Keriou from the taverna above

Limni Keriou turned out to be a little gem. Small, friendly, green and rugged with crystal clear water and excellent holding. We stayed there for two days, swimming, walking and doing a bit of work.

Zante Port
Next stop was Zante - the main port for Zakinthos. It's a huge commercial and ferry port with not a lot to recommend it. We were met by "Robbing Bob" who we had been warned about (thanks Anne). He is unofficial but makes like a harbour master. Takes lines, gives water and electricity, takes down boat details and then take papers and returns them stamped by the Port Police. He then charges upwards of €25 - all without explaining that its all off his own bat. The only real charges are the normal port-police taxes of €8-12 depending on size. We said we would do our own papers and didn't need water or electricity and he slouched off in a huff. The port police turned out to be miles away at the opposite corner of the harbour beside the big church so maybe the service is not that bad value.
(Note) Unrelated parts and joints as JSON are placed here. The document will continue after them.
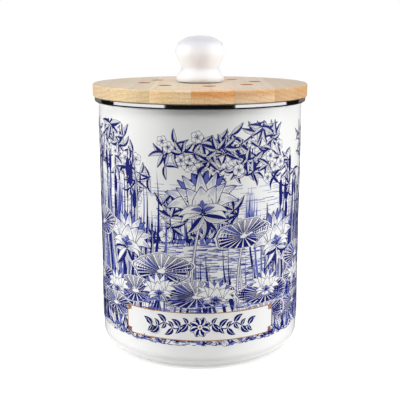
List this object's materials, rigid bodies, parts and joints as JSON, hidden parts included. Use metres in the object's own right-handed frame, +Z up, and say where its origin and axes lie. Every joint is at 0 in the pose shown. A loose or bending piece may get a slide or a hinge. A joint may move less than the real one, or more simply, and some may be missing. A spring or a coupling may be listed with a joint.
{
  "type": "countertop food-waste bin",
  "caption": "Round enamelled steel bin with a rolled steel rim and a vented wooden lift-off lid that carries a ceramic knob, a silicone seal and a twist-out charcoal filter.",
  "frame": {"origin": "centre of the base, on the surface the bin stands on", "axes": "+Z up along the pot's axis; -Y is the front, with the plaque; +X is to the right seen from the front"},
  "size_m": [0.18, 0.18, 0.2618],
  "materials": {
    "enamel": "white vitreous enamel, glossy",
    "rim_steel": "polished stainless steel",
    "beech": "sanded and oiled beech staves",
    "silicone": "matt translucent white silicone",
    "porcelain": "white glazed porcelain, opaque",
    "brass": "turned brass",
    "cushion": "dark rubber washer",
    "zinc": "zinc-plated steel",
    "moulding": "moulded polypropylene, fine satin",
    "charcoal": "needled charcoal felt"
  },
  "bodies": {
    "pot": {"body_shell": "enamel", "rim_ring": "rim_steel"},
    "lid": {"lid_board": "beech", "lid_seal": "silicone", "knob": "porcelain", "knob_insert": "brass", "knob_cushion": "cushion", "knob_washer": "zinc", "knob_screw": "zinc", "filter_housing": "moulding", "housing_screws": "zinc"},
    "basket": {"filter_basket": "moulding", "charcoal_disc": "charcoal"}
  },
  "joints": [
    {"name": "lid_lift", "type": "slide", "parent": "pot", "child": "lid", "axis": [0, 0, 1], "range_m": [0, 0.15]},
    {"name": "basket_twist", "type": "hinge", "parent": "lid", "child": "basket", "pos_m": [0, 0, 0.2], "axis": [0, 0, -1], "range_deg": [0, 30]}
  ]
}
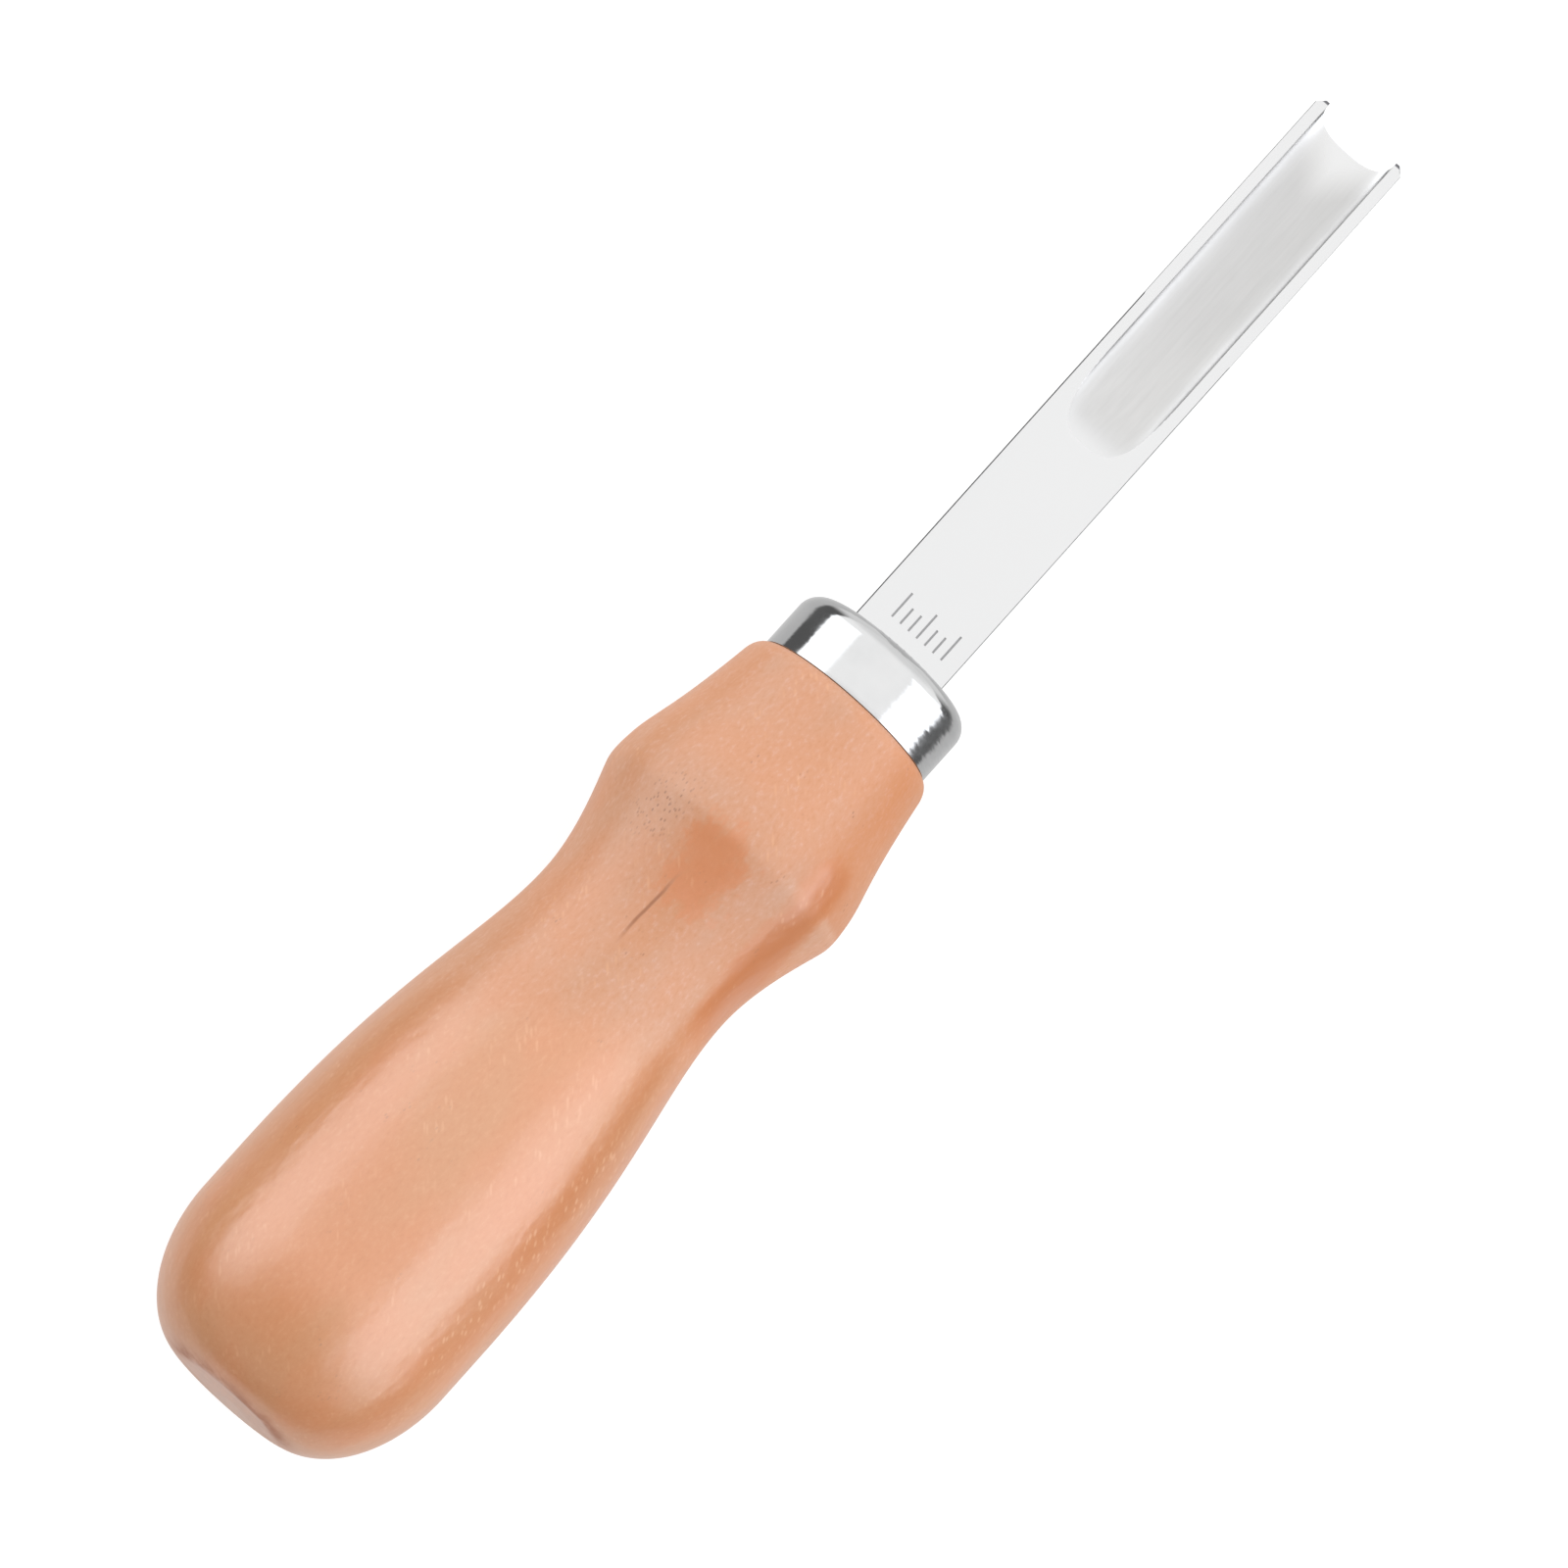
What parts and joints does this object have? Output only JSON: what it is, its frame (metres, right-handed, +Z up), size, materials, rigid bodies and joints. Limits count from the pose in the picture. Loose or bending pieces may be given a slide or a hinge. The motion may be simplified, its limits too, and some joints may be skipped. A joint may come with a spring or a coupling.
{
  "type": "edge beveler",
  "caption": "Leatherworking edge beveler: turned wooden palm handle, chromed ferrule and a flat steel blade with a ground channel, side rails and a single-bevel cutting edge.",
  "frame": {"origin": "centre of the handle's flat butt face", "axes": "+X along the tool from the butt to the cutting edge, +Z out of the side that the channel opens to, +Y to the left when looking along +X with +Z up"},
  "size_m": [0.1526, 0.0282, 0.0282],
  "materials": {
    "lacquered_wood": "clear satin-gloss lacquer over light orange hardwood",
    "chrome_plate": "bright plated, lightly scuffed",
    "ground_steel": "polished flats, satin ground channel",
    "cured_adhesive": "translucent amber, cured"
  },
  "bodies": {
    "root": {"handle": "lacquered_wood", "ferrule": "chrome_plate", "blade": "ground_steel", "tang_adhesive": "cured_adhesive"}
  },
  "joints": []
}
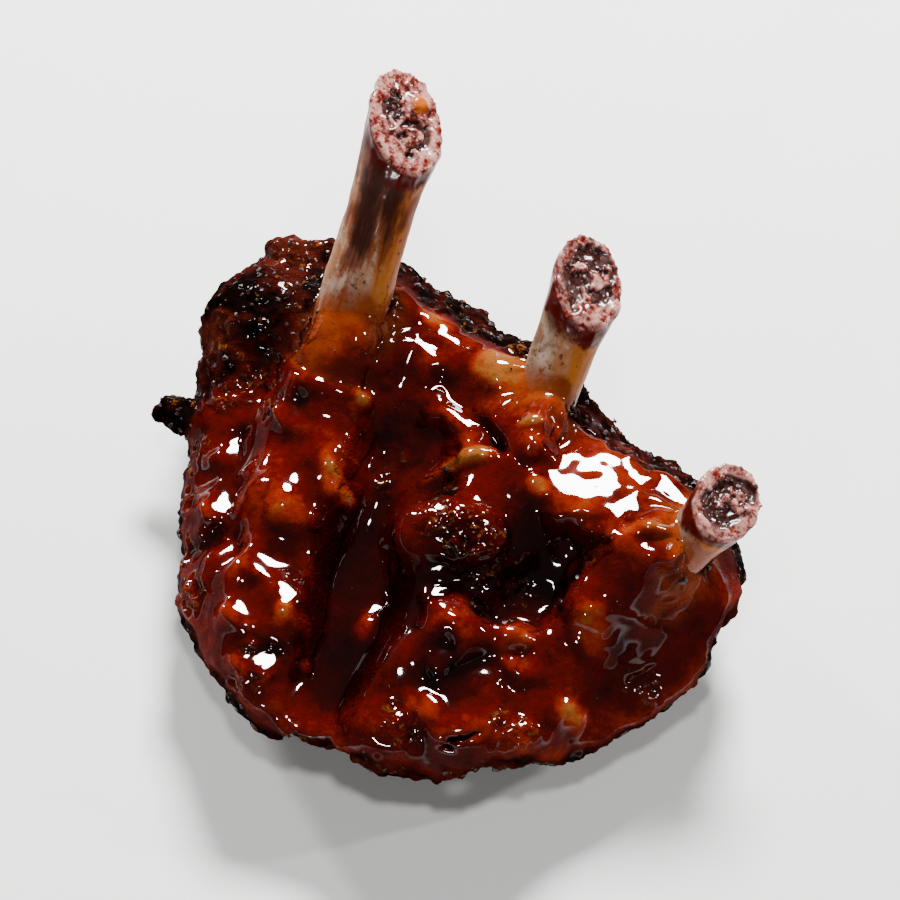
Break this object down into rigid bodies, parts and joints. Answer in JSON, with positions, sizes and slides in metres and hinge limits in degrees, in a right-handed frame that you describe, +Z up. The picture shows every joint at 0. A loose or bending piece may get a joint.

I just don't like being charged for stuff as if it is an official fee when actually I am paying for an optional service.
The blue cave near Aghios Nikolos - Zakinthos
Aghios Nikolos harbour
We only stayed a night in Zante and then headed up to Aghios Nikolos on the north east tip of the island. It's a lovely spot with an incredibly helpful local family (Dimitros). They offer free water, electricity and even showers and don't even require you to eat in their restaurant. I have to say though that I would feel guilty not doing so at least once. They also run the garage right above the dock and are delighted to either fill cans or run their tanker down to the boat. We bought 66L of diesel. They also run boat trips up the coast to the blue grotto (similar to,  although a lot smaller than, the one in Capri). We took the trip and were very glad we had. Trying to do it in our own boat would have been very difficult, someone would have had to stay on the boat and it was only €7 each.